Tomorrow we are off to our cabin for a few days, thence to Montana in a circular route calculated to land us in Moscow next Sunday. The weather is perfect! Wish you were here.

Postcard: From the Cascade Loop

June 13, 1996

The morning weather forecast was typical of June on the coast, "morning clouds and afternoon sun". But the weather east of the Cascade mountains is generally better at this time of year -- so that is where we headed.

Highway 2 from Everett, to Wenatchee is part of the drive called the "Cascade Loop". This section winds through the Snohomish Valley, up over Stevens Pass, and down into Leavenworth and Wenatchee. We passed driveways of cabins and homes unseen; trails with names like Iron Goat and Rock Mountain invited exploration, and Forest Service roads, (one called Picklefarm!) seemed to head straight into the wilderness. While not as long, high or famous as the North Cascades Highway (Highway 20), which is the other side of the "loop", it is nontheless a beautiful drive. And it leads right to Lake Wenatchee State Park.

There are two State Park campgrounds here; the first is more family oriented as it is right on the Lake and has a dock as well as a swimming beach. The second is comprised of two loops, with pullthroughs and back in sites. Both are located in beautiful groves of Fir and Ponderosa, and are great places to camp. Tom always has a challenge here finding a peep hole to point his DSS dish through the forest canopy to bring in things like the basketball playoff games (do they ever end?).

This is where we are camping this evening. Tomorrow we are off to Idaho (unless we change our collective mind), to open our small cabin near Bear Valley. Away we go!

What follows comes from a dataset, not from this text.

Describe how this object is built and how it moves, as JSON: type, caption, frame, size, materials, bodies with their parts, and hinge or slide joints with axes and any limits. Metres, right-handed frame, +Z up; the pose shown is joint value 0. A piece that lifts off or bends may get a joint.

Postcard: On the Road Again!

June 12, 1996

T oday is departure day.
I have arranged for the flowers to be watered and the
M ail to be picked up. We are
E xcited to be on the road again! We are off

T o Idaho, where we will
O pen our cabin and attend the RVing seminar in Moscow. We are

G reatly anticipating this weeklong experience. We look forward to meeting
O ther RVers and learning many on and off road tips.